Reid: Sponsors of S. 104 in this Senate and the nuclear industry know that no such designation is possible within 24 months. Everyone knows that. That is why this substitute is as big a sham as the original bill. As I indicated, you can dress up a pig however you want, but it is still a pig. This legislation is still garbage, no matter how they try to dress it up.

They know that there has been spent to this point over a decade trying to understand the area around Yucca Mountain well enough to approve permanent storage there. They want to void the billions of dollars spent in Yucca Mountain and sidetrack, short-circuit the system. They know that any site that receives nuclear waste will keep it forever, because a permanent repository will never be built. That is the whole game of the very powerful, greedy, devious, deceptive nuclear waste industry. They do not want to play by the rules. They want to have their own game where they set their own rules, as they are trying to do in S. 104, and they are trying to doctor it up by saying we have made the goal lines not 100 yards apart, they are only 80 yards apart. That is not true.

They know once waste is moved from its generator site to a centralized site, it will never be moved again. A suitability decision will permit designation of a site. Viability will not.
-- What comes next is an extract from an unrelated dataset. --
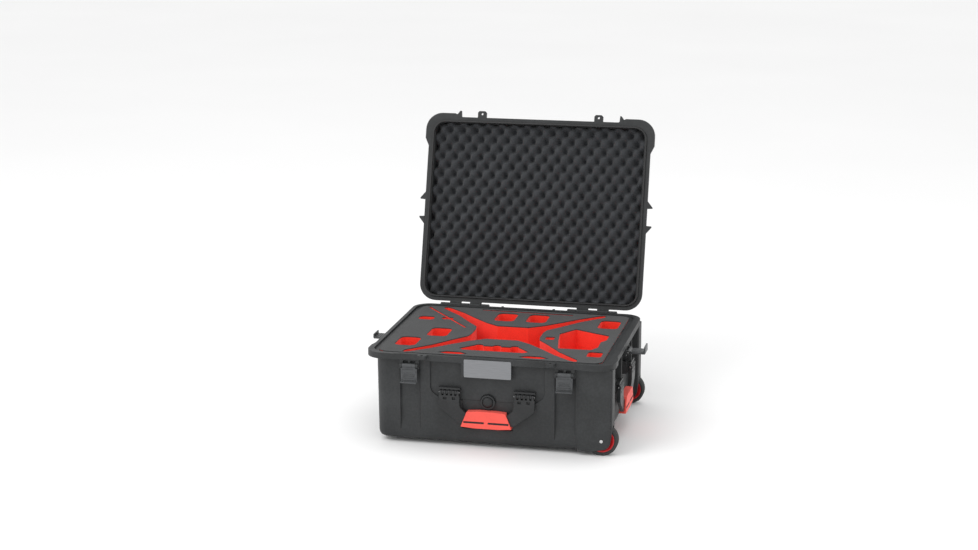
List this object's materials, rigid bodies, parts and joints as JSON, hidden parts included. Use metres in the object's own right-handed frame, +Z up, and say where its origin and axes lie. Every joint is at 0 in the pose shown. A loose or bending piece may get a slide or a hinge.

So the only possible way to proceed, the only way to overcome the overwhelming opposition to centralized interim storage, is to designate an interim storage site at a place that has already been found suitable for permanent disposal of spent nuclear fuel. That is the only way to do it.

It is this inability to see that S. 104 is putting the horse behind the cart, that is, establishing an interim site before a suitability decision--it is this blindness that compels me to believe S. 104 is really all about sabotaging this country's avowed policy to permanently dispose of nuclear waste .

The industry, with all their money and all their profits, want to change the system. They want to change the rules in the middle of the ball game. Everyone knows that Nevada is not happy with Yucca Mountain. But at least some rules have been established there, where scientists have at least some say in what is going on there. And the reason the nuclear waste industry is willing to change--wants to change the rules in the middle of the game is they know that Yucca Mountain is being, at this stage, studied, analyzed, and characterized in a fair fashion.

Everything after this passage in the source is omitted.